New sneakers on the car. This was the first start-up and movement since November of last year. Still have to give her a wax job and a general clean-up. I just pulled the car cover off her and this is how she looked.


----------



## flyernut (Oct 31, 2010)

A few more pix


----------



## amer/flyer (Jan 11, 2014)

Nice,

Nova, 1969 w/350CI?


----------



## Fire21 (Mar 9, 2014)

If that's an S-scale car, it looks perfect!!!


----------



## The New Guy (Mar 11, 2012)

What we really want to know is if that super Bart is mint with tags...


----------



## amer/flyer (Jan 11, 2014)

Yes it is, my A/F 282 is pulling her.
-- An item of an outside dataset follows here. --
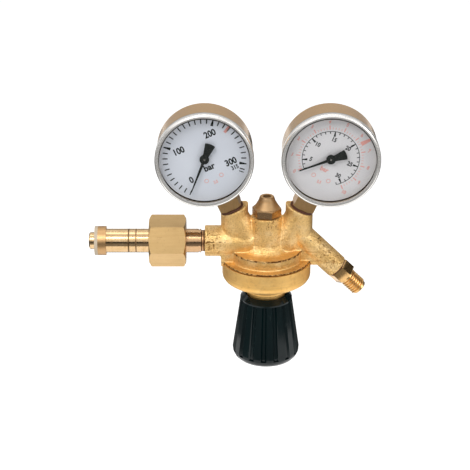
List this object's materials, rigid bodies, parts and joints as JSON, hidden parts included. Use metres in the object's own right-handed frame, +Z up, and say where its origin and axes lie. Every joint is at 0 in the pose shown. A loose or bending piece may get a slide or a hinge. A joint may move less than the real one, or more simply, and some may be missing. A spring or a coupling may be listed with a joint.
{
  "type": "pressure regulator",
  "caption": "Brass gas cylinder pressure regulator with two tilted dial gauges, union nut inlet, angled threaded outlet and a black fluted setting knob below.",
  "frame": {"origin": "centre of the inlet seal's front face, on the inlet's axis", "axes": "+X along the inlet into the body, +Z up to the gauges, the dials face -Y"},
  "size_m": [0.1905, 0.059, 0.1811],
  "materials": {
    "forged_brass": "matte forged",
    "machined_brass": "turned",
    "steel": "satin",
    "gauge_case": "polished",
    "gauge_bezel": "polished",
    "gauge_window": "clear",
    "gauge_dial": "satin",
    "gauge_hand": "satin",
    "knob_plastic": "gloss",
    "seal_plastic": "matte",
    "gasket": "matte",
    "diaphragm_rubber": "matte"
  },
  "bodies": {
    "regulator": {"body": "forged_brass", "bonnet": "forged_brass", "inlet_stem": "machined_brass", "inlet_seal": "seal_plastic", "inlet_washer": "gasket", "inlet_filter": "machined_brass", "valve_cartridge": "machined_brass", "slip_ring": "steel", "diaphragm": "diaphragm_rubber", "relief_body": "machined_brass", "relief_gasket": "gasket", "relief_seat": "machined_brass", "outlet_gasket": "gasket", "outlet_connector": "machined_brass", "adjusting_spring": "steel", "poppet_spring": "steel", "relief_spring": "steel", "high_gauge_case": "gauge_case", "high_gauge_bezel": "gauge_bezel", "high_gauge_window": "gauge_window", "high_gauge_dial": "gauge_dial", "high_gauge_stem": "machined_brass", "high_gauge_washer": "gasket", "high_gauge_bourdon_tube": "machined_brass", "high_gauge_movement_frame": "machined_brass", "low_gauge_case": "gauge_case", "low_gauge_bezel": "gauge_bezel", "low_gauge_window": "gauge_window", "low_gauge_dial": "gauge_dial", "low_gauge_stem": "machined_brass", "low_gauge_washer": "gasket", "low_gauge_bourdon_tube": "machined_brass", "low_gauge_movement_frame": "machined_brass"},
    "setting_plate": {"spring_plate": "steel"},
    "setting_knob": {"knob": "knob_plastic", "adjusting_screw": "steel"},
    "nut_ring": {"nut_thrust_ring": "machined_brass"},
    "nut": {"union_nut": "machined_brass"},
    "diaphragm_stack": {"diaphragm_plate": "machined_brass", "diaphragm_washer": "machined_brass", "diaphragm_nut": "steel"},
    "valve_poppet": {"poppet": "machined_brass", "poppet_seal": "seal_plastic", "poppet_pin": "steel"},
    "relief_valve_poppet": {"relief_poppet": "machined_brass"},
    "high_hand": {"high_gauge_pointer": "gauge_hand", "high_gauge_arbor": "steel"},
    "high_sector_body": {"high_gauge_sector": "machined_brass"},
    "high_link_body": {"high_gauge_link": "steel"},
    "low_hand": {"low_gauge_pointer": "gauge_hand", "low_gauge_arbor": "steel"},
    "low_sector_body": {"low_gauge_sector": "machined_brass"},
    "low_link_body": {"low_gauge_link": "steel"}
  },
  "joints": [
    {"name": "knob_turn", "type": "hinge", "parent": "setting_plate", "child": "setting_knob", "pos_m": [0.114, 0, -0.06], "axis": [0, 0, 1], "range_deg": [0, 900]},
    {"name": "setting_slide", "type": "slide", "parent": "regulator", "child": "setting_plate", "axis": [0, 0, 1], "range_m": [0, 0.00375], "deforming": ["adjusting_spring"]},
    {"name": "nut_slide", "type": "slide", "parent": "regulator", "child": "nut_ring", "axis": [1, 0, 0], "range_m": [-0.044, 0.012]},
    {"name": "nut_spin", "type": "hinge", "parent": "nut_ring", "child": "nut", "pos_m": [0.0484, 0, 0], "axis": [1, 0, 0], "continuous": true},
    {"name": "diaphragm_slide", "type": "slide", "parent": "regulator", "child": "diaphragm_stack", "axis": [0, 0, 1], "range_m": [0, 0.0008], "stiffness_N_per_m": 4000, "deforming": ["diaphragm"]},
    {"name": "poppet_slide", "type": "slide", "parent": "regulator", "child": "valve_poppet", "axis": [0, 0, 1], "range_m": [0, 0.0008], "deforming": ["poppet_spring"]},
    {"name": "relief_slide", "type": "slide", "parent": "regulator", "child": "relief_valve_poppet", "axis": [0, 0, 1], "range_m": [0, 0.0012], "stiffness_N_per_m": 3000, "deforming": ["relief_spring"]},
    {"name": "high_hand_turn", "type": "hinge", "parent": "regulator", "child": "high_hand", "pos_m": [0.07331, 0, 0.0628], "axis": [0, 1, 0], "range_deg": [0, 270], "stiffness_Nm_per_rad": 0.001},
    {"name": "high_sector_turn", "type": "hinge", "parent": "regulator", "child": "high_sector_body", "pos_m": [0.08233, 0, 0.05157], "axis": [0, 1, 0], "range_deg": [-33.75, 0]},
    {"name": "high_link_turn", "type": "hinge", "parent": "high_sector_body", "child": "high_link_body", "pos_m": [0.09022, 0, 0.05286], "axis": [0, 1, 0], "range_deg": [0, 33.75]},
    {"name": "low_hand_turn", "type": "hinge", "parent": "regulator", "child": "low_hand", "pos_m": [0.15469, 0, 0.0628], "axis": [0, 1, 0], "range_deg": [0, 270], "stiffness_Nm_per_rad": 0.001},
    {"name": "low_sector_turn", "type": "hinge", "parent": "regulator", "child": "low_sector_body", "pos_m": [0.15224, 0, 0.04861], "axis": [0, 1, 0], "range_deg": [-33.75, 0]},
    {"name": "low_link_turn", "type": "hinge", "parent": "low_sector_body", "child": "low_link_body", "pos_m": [0.15843, 0, 0.04354], "axis": [0, 1, 0], "range_deg": [0, 33.75]}
  ],
  "couplings": [
    {"joint": "knob_turn", "follows": "setting_slide", "rad_per_m": 4188.8},
    {"joint": "poppet_slide", "follows": "diaphragm_slide", "ratio": 1},
    {"joint": "high_sector_turn", "follows": "high_hand_turn", "ratio": -0.125},
    {"joint": "high_link_turn", "follows": "high_hand_turn", "ratio": 0.125},
    {"joint": "low_sector_turn", "follows": "low_hand_turn", "ratio": -0.125},
    {"joint": "low_link_turn", "follows": "low_hand_turn", "ratio": 0.125}
  ]
}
It is up for trade, I had to glue 1 bar on the bottom.
ameri/flyer


----------



## amer/flyer (Jan 11, 2014)

??????????????????


----------



## The New Guy (Mar 11, 2012)

amer/flyer said:


> Yes it is, my A/F 282 is pulling her. It is up for trade, I had to glue 1 bar on the bottom.
> ameri/flyer





amer/flyer said:


> ??????????????????


If you're going to drink the good stuff on a Sunday night you have to share. Club rules.


----------



## flyernut (Oct 31, 2010)

amer/flyer said:


> Nice,
> 
> Nova, 1969 w/350CI?


Yep! Not too many people guess, or know, correctly.


----------



## llskis (Apr 11, 2013)

As long as we are showing our rides and we are talking about 1969 Chevrolets; he is mine.
Nice Nova flyernut.:appl: Larry


----------



## flyernut (Oct 31, 2010)

llskis said:


> As long as we are showing our rides and we are talking about 1969 Chevrolets; he is mine.
> Nice Nova flyernut.:appl: Larry
> 
> View attachment 35399


Oh yea....I have a friend who has a 69 Z-28 also. It's never been registered, dragged all it's life. It was picked new at a dealer, and trailer-ed:appl: home. Tubbed, and runs Super Pro. 69 was a nice year!!! I also had a 69 Corvette, 350/350 hp, 4-speed convertible with both tops... You have a sweet Z dude.


----------



## amer/flyer (Jan 11, 2014)

The Nova, back then was a good car, especially with that engine.

I used to have a 1961 Chevrolet Bellair with a straight 6, that was my first car, that was when you could work on the engines. I did the body work and me and a friend painted it.
Worked on the interior, I remember when AM/FM was the big thing, big speakers, air shocks, those were the days. Then I bought a 1960 Chev Impala Convertible with a 327 CI, but she had a bad tranny. Sorry to ramble on so much, but I was 16-18 yrs old.


----------



## kix662003 (Mar 8, 2013)

Lookin good, guys! The weather here was great today, and I got to cruise to an auto repair shop that I found online to get some estimates. I was sure surprised when the owner said he had the same year Malibu wagon with a 383 stroker with a 4-speed. I saw his wagon last summer, but didn't know who owned it. He said to get my parts together and he'll personally do whatever work I need.... This turned out to be a really a great day for me! S-scalers love the old cars.


----------